刑期を終えて出所したばかりのジョニー(アル・パチーノ)は、ニューヨークの大衆食堂でコックの職を得て働き始める。同じ職場でウェイトレスをやっているフランキー(ミシェル・ファイファー)を口説くが、彼女は過去を隠し、頑なに心を開こうとしない。
おっさんとおばさんの下町人情ロマンス。
都会生活の臭いがする前半がいい。
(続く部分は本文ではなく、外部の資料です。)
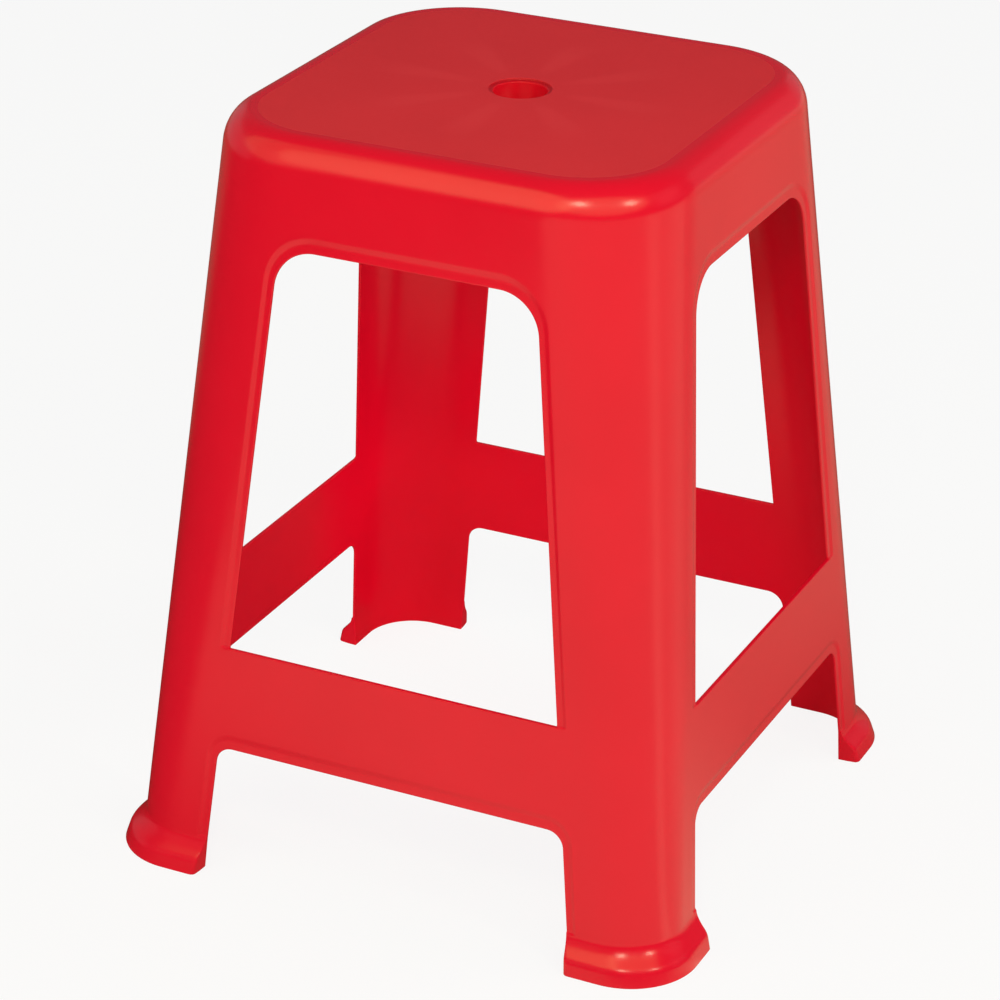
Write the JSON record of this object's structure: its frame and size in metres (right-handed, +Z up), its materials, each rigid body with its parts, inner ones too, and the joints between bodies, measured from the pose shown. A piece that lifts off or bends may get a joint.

東京で独り暮らししていた頃を思い出す。
ジョニーは「ロミオとジュリエット」を持ち歩いている。
中古ビデオデッキも買えない貧乏人にとって、読書はいちばんリーズナブルな娯楽だ。
低所得者の普段着(衣装:ロザンナ・ノートン)に現実感があっていい。
ミシェル・ファイファーも前半のすっぴんに魅力がある。
後半はふたりの過去語りがもたつくものの、ドビュッシー「月の光」で一気に逆転。
フッ素入り歯磨きで爽やかなラストをむかえる。
食堂の店長役は、ゲイリー・マーシャルの常連俳優ヘクター・エリゾンド。
シナリオがハリウッドに売れたと狂喜する同僚のコック(グレン・プラマー)に幸あれ!